─── DATA FOR THIS EXERCISE ───
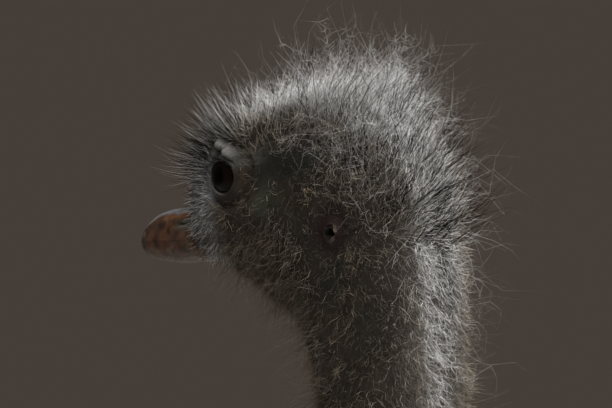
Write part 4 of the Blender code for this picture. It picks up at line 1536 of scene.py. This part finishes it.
def add_crest(skin):
    """Wispy curling feathers that stand over the crown, each with its own barbs."""
    f, u, _ = head_terms(skin.centres)
    back = np.cos(skin.round_it)
    over = smooth(0.86, 0.96, back) * smooth(0.010, 0.022, u)
    front = bump_at(f, CREST_F + 0.036, 0.016) * 0.40
    tuft = bump_at(f, CREST_F, 0.009)
    behind = bump_at(f, CREST_F - 0.020, 0.010) * 0.40
    count = CREST_FEATHERS
    points, normals = skin.scatter(count, (front + tuft + behind) * over * in_head(skin))
    f, _, _ = head_terms(points)
    tall = bump_at(f, CREST_F, 0.010)
    directions = unit(normals * 0.5 + np.array((0.0, 0.04, 1.0)) + RNG.normal(size=(count, 3)) * 0.18)
    length = RNG.uniform(19, 28, count) * MM * mixed(0.90, 1.16, tall)
    droop = np.sign(CREST_F - f)[:, None] * np.array((0.0, 0.9, 0.0)) + np.array((0.0, 0.0, -0.8))
    bend = RNG.normal(size=(count, 3)) * 0.40 + droop * (1 - tall)[:, None]
    curl = np.full(count, 0.13)
    paths = hair_paths(points - normals * 0.001, directions, length, bend, curl, 9, (0.5, 1.0))
    roots, ways, owners, at = barbed(paths, CREST_BARBS)
    add_hair("crest_shafts", points, paths, np.full(count, 0.00007), np.tile(WHITE_DOWN * 0.7, (count, 1)),
             0.8, 1.1, 0.6)
    total = len(roots)
    barb_length = RNG.uniform(4.0, 10.0, total) * MM * mixed(1.1, 0.7, at)
    barb_bend = RNG.normal(size=(total, 3)) * 0.60
    barb_paths = hair_paths(roots, ways, barb_length, barb_bend, np.full(total, 0.34), 4)
    add_hair("crest_barbs", points[owners], barb_paths, np.full(total, 0.000045),
             np.tile(WHITE_DOWN * 0.8, (total, 1)), 0.9, 1.1)


def add_lashes(side):
    """Curved lashes along the upper lid."""
    sign = 1 if side == "left" else -1
    count = LASHES
    angle = np.radians(np.linspace(40, 150, count)) + RNG.normal(0, 0.03, count)
    outline = np.interp(angle, GAP_ANGLES, GAP_REACH) * 1.12
    f, u = GAP_MIDDLE[0] + np.cos(angle) * outline, GAP_MIDDLE[1] + np.sin(angle) * outline
    reach = np.hypot(f - EYE_F, u)
    x = EYE_MIDDLE_X + np.sqrt(np.maximum((EYEBALL + LID_THICK) ** 2 - reach**2, 0))
    roots = np.column_stack([sign * x, HEAD_Y - f, EYE_Z + u])
    out = np.column_stack([np.full(count, sign * 1.0), -0.4 - 40 * (f - EYE_F), np.full(count, 0.15)])
    directions = unit(out + RNG.normal(size=(count, 3)) * 0.10)
    length = RNG.uniform(5.0, 8.5, count) * MM
    bend = np.array((0.0, -0.10, 0.30)) + RNG.normal(size=(count, 3)) * 0.05
    paths = hair_paths(roots, directions, length, bend, np.zeros(count), 6)
    colours = np.tile(BLACK_DOWN * 0.8, (count, 1))
    return add_hair(f"lashes_{side}", roots, paths, np.full(count, 0.00012), colours, 1.0, 1.0, 0.8)


# ---------------------------------------------------------------- the plumes of the body

PLUME_NODES = 7
PLUME_BARBS = 12  # on each side of a plume
BODY_PLUMES = 700
BODY_PLUME_PIECES = 2
BODY_TUFTS = 4600
WING_PLUMES = 230  # on each wing
TAIL_PLUMES = 230
VANE_SHARE = 0.24  # how much of a plume's width is its closed middle
# How far plumes may stand out of the CAD box, and how softly they are turned back.
PLUME_ROOM = np.array((0.014, 0.020, 0.005))
PLUME_TURN = 0.030


def kept_in_box(verts):
    """Bends back whatever would stand too far out of the CAD box."""
    middle = (cad_low + cad_high) / 2
    half = (cad_high - cad_low) / 2 + PLUME_ROOM
    out = verts - middle
    soft = half - PLUME_TURN
    over = np.maximum(np.abs(out) - soft, 0)
    turned = np.minimum(np.abs(out), soft) + PLUME_TURN * (1 - np.exp(-over / PLUME_TURN))
    return middle + np.sign(out) * turned


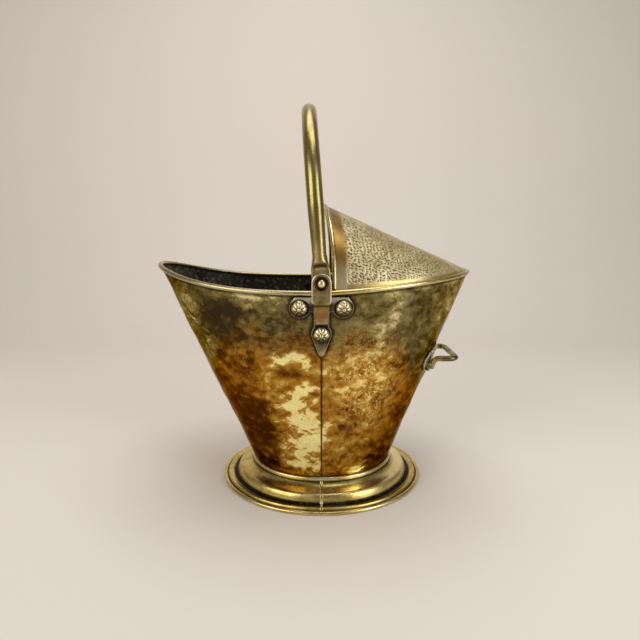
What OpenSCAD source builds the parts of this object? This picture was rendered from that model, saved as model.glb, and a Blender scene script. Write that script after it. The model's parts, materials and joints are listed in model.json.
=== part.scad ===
// Helmet-shaped coal scuttle of hammered brass sheet, on an oval moulded foot.
// +Z is up, the mouth looks along -X, and the hood and rear handle are on the +X side.
// The origin is on the floor, under the middle of the overall length and width.
// Angles round the oval are in degrees: 0 at the back, 90 at +Y, 180 at the mouth.

/* [Rim] */
// Length of the rim ahead of the handle pivots, to the middle of its bead
mouth_len = 211.6; // [190:0.1:230]
// Length of the rim behind the handle pivots, to the middle of its bead
back_len = 190.5; // [175:0.5:192]
// Width of the rim, middle to middle of its bead
rim_w = 244; // [215:1:260]
// How much the oval of the rim narrows towards its two ends, as a share
rim_narrow = 0.09; // [0:0.01:0.15]
// Height of the middle of the bead at the pivots
rim_h = 267; // [235:1:290]
// How far the rim rises at the tip of the mouth
lip_rise = 26; // [10:1:40]
// How late that rise comes: higher is later
lip_curve = 3; // [2:0.1:4]
// How far the rim rises at the back
back_rise = 16.5; // [8:0.5:17]
// How late that rise comes
back_curve = 1.3; // [1.1:0.1:2]
// Thickness across the rolled bead of the rim
bead_d = 6; // [5:0.1:7]

/* [Body and foot] */
// Thickness of the brass sheet
sheet = 1.2; // [0.8:0.1:1.4]
// Length of the body at the waist
waist_len = 186; // [165:1:200]
// Width of the body at the waist
waist_w = 163; // [145:1:175]
// Height of the waist
waist_h = 28; // [24:1:36]
// Length of the foot
foot_len = 275; // [250:1:300]
// Width of the foot
foot_w = 241; // [222:1:262]
// Thickness across the rolled hem of the foot
hem_d = 5.2; // [4.8:0.1:6]
// Height of the half-round band over the joint of body and foot
band_h = 6.4; // [5:0.2:9]
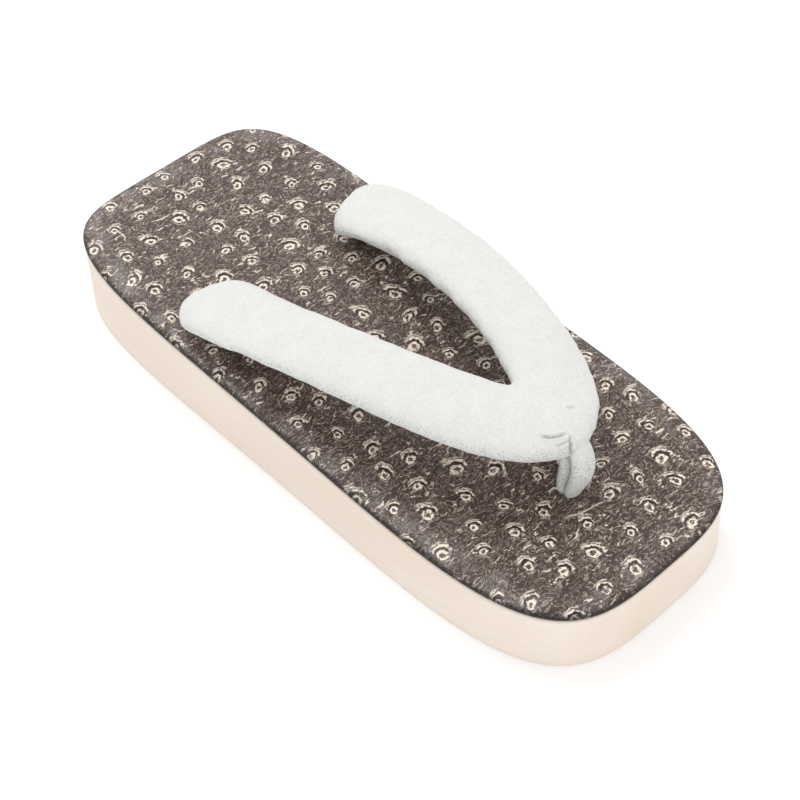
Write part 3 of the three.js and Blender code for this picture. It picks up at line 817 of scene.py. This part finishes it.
floor_paint, tree, surface = new_material("floor_paint", 0.9)
surface["Base Color"].default_value = (0.97, 0.97, 0.97, 1)
surface["Specular IOR Level"].default_value = 0.1
FLOOR_REACH = 3
floor = bpy.data.meshes.new("floor")
floor.from_pydata([
    (x * FLOOR_REACH, y * FLOOR_REACH, 0) for x, y in ((-1, -1), (1, -1), (1, 1), (-1, 1))
], [], [(0, 1, 2, 3)])
floor = add_piece("floor", floor, floor_paint)

bpy.context.scene.view_settings.view_transform = "Standard"
world = bpy.data.worlds.new("white_room")
world.use_nodes = True
world.node_tree.nodes["Background"].inputs["Color"].default_value = (1, 1, 1, 1)
world.node_tree.nodes["Background"].inputs["Strength"].default_value = 0.95
bpy.context.scene.world = world

LAMPS = (  # name, place, size, power in watts; each is turned to the sole's middle
    ("back_lamp", (-0.35, -1.0, 0.95), 0.9, 3.8),
    ("top_lamp", (-0.05, -0.45, 1.10), 0.4, 2.6),
    ("front_lamp", (0.55, 1.15, 0.9), 0.9, 4.0),
)
for name, place, size, power in LAMPS:
    lamp = bpy.data.lights.new(name, "AREA")
    lamp.shape, lamp.size, lamp.energy = "DISK", size, power
    holder = bpy.data.objects.new(name, lamp)
    holder.location = place
    holder.rotation_euler = (-Vector(place)).to_track_quat("-Z", "Y").to_euler()
    bpy.context.scene.collection.objects.link(holder)

VIEW_TURN, VIEW_LIFT, VIEW_ROLL = math.radians(138.83), math.radians(48.10), math.radians(-2.69)
VIEW_AIM, VIEW_DISTANCE = Vector((5.85 * MM, 11.49 * MM, 15 * MM)), 561.9 * MM
VIEW_LENS, VIEW_SENSOR = 78, 36
back = Vector((
    math.sin(VIEW_TURN) * math.cos(VIEW_LIFT),
    -math.cos(VIEW_TURN) * math.cos(VIEW_LIFT),
    math.sin(VIEW_LIFT),
))
right = (-back).cross(Vector((0, 0, 1))).normalized()
up = right.cross(-back)
level = Matrix((right, up, back)).transposed()
camera = bpy.data.objects.new("camera", bpy.data.cameras.new("camera"))
camera.data.lens, camera.data.sensor_width = VIEW_LENS, VIEW_SENSOR
camera.data.clip_start, camera.data.clip_end = 0.05, 20
camera.matrix_world = Matrix.Translation(VIEW_AIM + back * VIEW_DISTANCE) @ (
    level @ Matrix.Rotation(VIEW_ROLL, 3, "Z")).to_4x4()
bpy.context.scene.collection.objects.link(camera)
bpy.context.scene.camera = camera

bpy.context.view_layer.update()
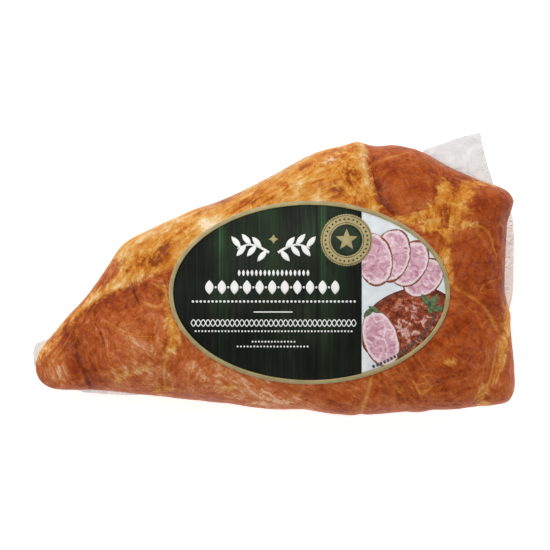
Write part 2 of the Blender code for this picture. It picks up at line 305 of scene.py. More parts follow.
# Dark and light bands along paths: half width, change of tone, then the points.
BANDS = (
    (2.6, -0.5, ((-115, -38), (-109, -29), (-103, -21), (-95, -16), (-86, -11.5), (-77, -8.5),
                 (-70, -5))),
    (1.5, 0.45, ((-110, -24), (-103, -16), (-94, -10), (-86, -6), (-78, -3.5), (-68, 0.5),
                 (-58, 5))),
    (2.0, -0.4, ((53, 62), (54, 50), (58, 38), (64, 33))),
    (1.8, 0.25, ((46.5, 72), (47.5, 60), (50, 48), (53, 38), (55, 31))),
    (2.5, -0.4, ((-62, -46), (-54, -50), (-50, -60))),
    (4.0, -0.35, ((-106, -36), (-102, -48), (-97, -62))),
    (3.0, -0.35, ((125, 45), (123, 25), (124, 5), (122, -15))),
)

# Lobes cut across their fibres, which look smooth: centre, half length, half width, turn and strength.
SMOOTH_LOBES = (
    (69, 50, 20, 18, 0, 0.85),
    (114, 38, 14, 12, -20, 0.85),
    (110, 6, 16, 22, 0, 0.8),
    (102, -38, 22, 20, -20, 0.7),
)

# Direction of the meat's fibres in degrees, at places in plan.
FIBRES = (
    (-117, -50, -70), (-100, -45, -65), (-80, -20, -18), (-80, -35, -38), (-75, -52, -50),
    (-62, -8, -25), (-56, -35, 80), (-40, -54, 55), (-20, -62, -38), (10, -66, -35), (40, -68, -32),
    (66, -64, -60), (90, -64, 20), (100, -40, -40), (120, -55, 80), (116, -15, -10), (108, 7, 70),
    (114, 37, -25), (96, 50, -35), (69, 50, 15), (94, 30, 80), (75, 32, 15), (42, 56, -72),
    (25, 55, 20), (0, 46, 28), (-25, 38, 27), (-50, 26, 24), (-65, 10, 42), (-85, 0, 48),
    (-105, -18, 45), (-120, -34, 45), (0, 0, 20), (30, -30, -20), (60, 0, 60),
)

# Where the film stands off the meat: reach and height of that, reach and strength of the haze, and
# the points with the share of both at each.
BRIDGES = (
    (5.0, 1.3, 2.8, 0.75, ((-44, 33.5, 0), (-36, 38, 0.6), (-23, 44.5, 1), (0, 56, 1),
                           (14, 62.5, 0.7), (28, 68, 0))),
    (3.0, 0.5, 2.0, 0.4, ((-80, 14, 0), (-66, 23.5, 1), (-48, 32.5, 0.6), (-40, 36, 0))),
    (6.0, 4.2, 2.8, 0.03, ((129, 40, 0), (129.3, 28, 1), (129.3, -8, 1), (129, -24, 0))),
    (3.0, 1.0, 2.2, 0.05, ((129, -14, 0), (129.5, -26, 1), (130, -48, 0))),
    (3.0, 0.9, 1.8, 0.45, ((-127, -42, 0), (-118, -30, 1), (-105, -12, 1), (-90, 7, 0))),
    (3.0, 0.6, 2.2, 0.35, ((80, 66, 0), (92, 60, 1), (108, 53.5, 1), (122, 48, 0))),
)

# Heights, as shares of the rim's, between which the stand-off and the haze set in.
STAND_OFF_RISE = (0.2, 0.6)
HAZE_RISE = (0.6, 0.98)

# How far the meat lies under the film, and its hollows: size, seed and depth of each noise.
MEAT_INSET = 0.2
HOLLOWS = ((4, 5, 0.12), (11, 6, 0.14))

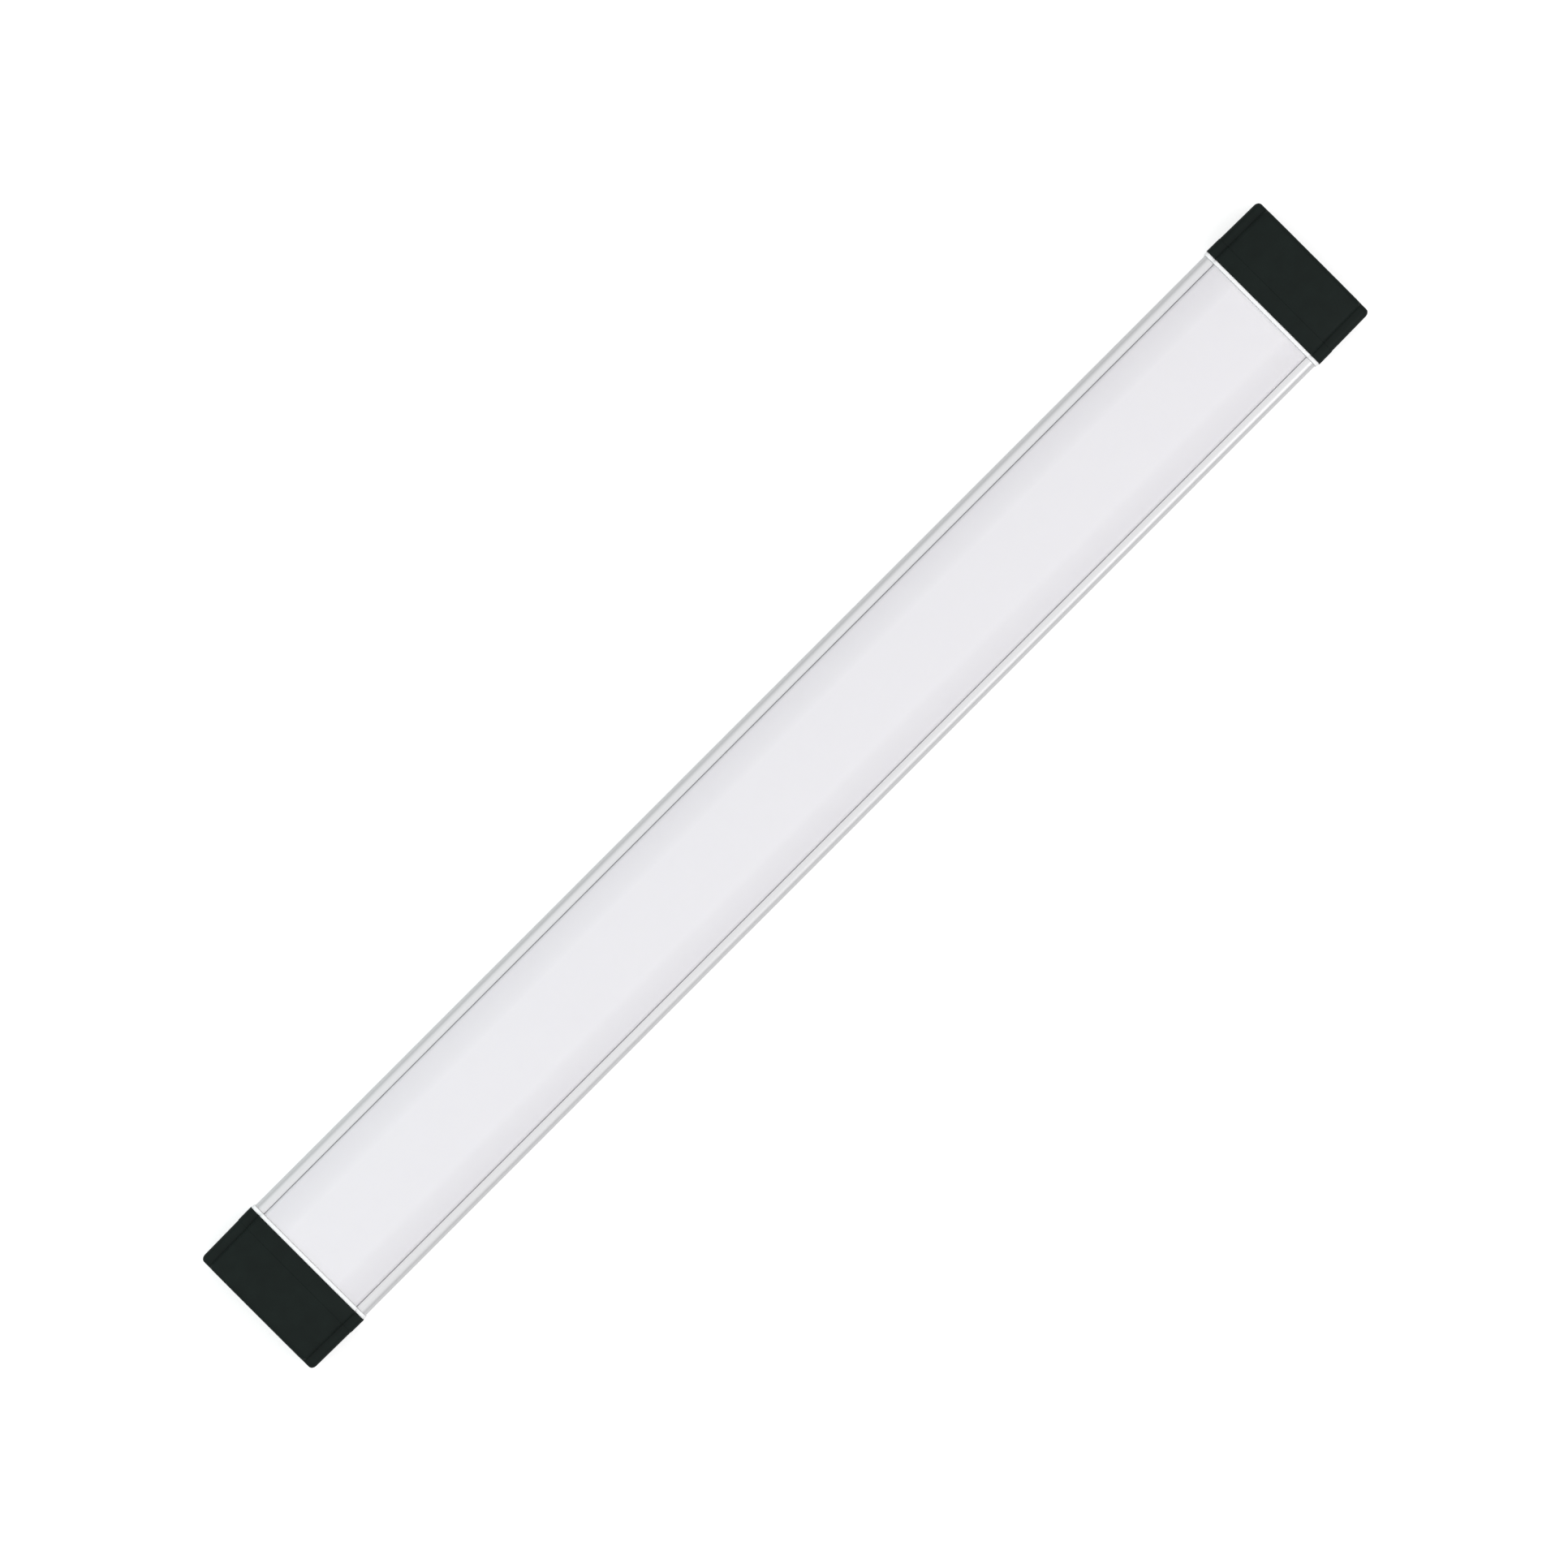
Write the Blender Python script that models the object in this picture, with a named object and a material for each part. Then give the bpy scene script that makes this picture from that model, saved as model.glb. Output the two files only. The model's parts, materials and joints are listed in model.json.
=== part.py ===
"""A battery-powered LED light tube: light metal channel, opal diffuser and a plastic cap on each end.

The tube lies on its back along X with the diffuser facing +Z. The origin is under its middle, on the
plane that the two caps rest on. Dimensions are in millimetres and become metres in the meshes.
"""
import math

import bmesh
import bpy
from mathutils import Vector

MM = 0.001

# Whole tube
LENGTH = 600.0
CAP_LENGTH = 28.8
CAP_PROUD = 0.85
GAP = 0.3
ARC_STEPS = 6
SHOULDER_STEPS = 6
FLANK_STEPS = 4

# Cross-section of the channel
HALF_WIDTH = 31.25
BACK = CAP_PROUD
BACK_WALL = 1.8
SIDE_WALL = 1.8
CORNER_R = 6.0
LIP_TOP = 27.65
LIP_THICK = 1.4
LIP_ROUND = 3.4
LIP_INNER = 26.35
SLOT_Y = 28.9
LEDGE_Y = 24.6
LEDGE_TOP = 23.6
SHELF_HALF_X = 262.0
SHELF_BOTTOM = 22.75
SHELF_TOP = 24.25
PORT_Y = 25.6
PORT_LOW_Z = 6.5
PORT_HIGH_Z = 18.2
PORT_OUTER_R = 3.0
PORT_BORE_R = 1.5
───
# [DIRECTIVE]
Nothing but the lines from the one with "What OpenSCAD source" through the one with "bead_d = 6; // [5:0.1:7]" should be retyped; include both and keep them exact.

# [FULL RESPONSE]
What OpenSCAD source builds the parts of this object? This picture was rendered from that model, saved as model.glb, and a Blender scene script. Write that script after it. The model's parts, materials and joints are listed in model.json.
=== part.scad ===
// Helmet-shaped coal scuttle of hammered brass sheet, on an oval moulded foot.
// +Z is up, the mouth looks along -X, and the hood and rear handle are on the +X side.
// The origin is on the floor, under the middle of the overall length and width.
// Angles round the oval are in degrees: 0 at the back, 90 at +Y, 180 at the mouth.

/* [Rim] */
// Length of the rim ahead of the handle pivots, to the middle of its bead
mouth_len = 211.6; // [190:0.1:230]
// Length of the rim behind the handle pivots, to the middle of its bead
back_len = 190.5; // [175:0.5:192]
// Width of the rim, middle to middle of its bead
rim_w = 244; // [215:1:260]
// How much the oval of the rim narrows towards its two ends, as a share
rim_narrow = 0.09; // [0:0.01:0.15]
// Height of the middle of the bead at the pivots
rim_h = 267; // [235:1:290]
// How far the rim rises at the tip of the mouth
lip_rise = 26; // [10:1:40]
// How late that rise comes: higher is later
lip_curve = 3; // [2:0.1:4]
// How far the rim rises at the back
back_rise = 16.5; // [8:0.5:17]
// How late that rise comes
back_curve = 1.3; // [1.1:0.1:2]
// Thickness across the rolled bead of the rim
bead_d = 6; // [5:0.1:7]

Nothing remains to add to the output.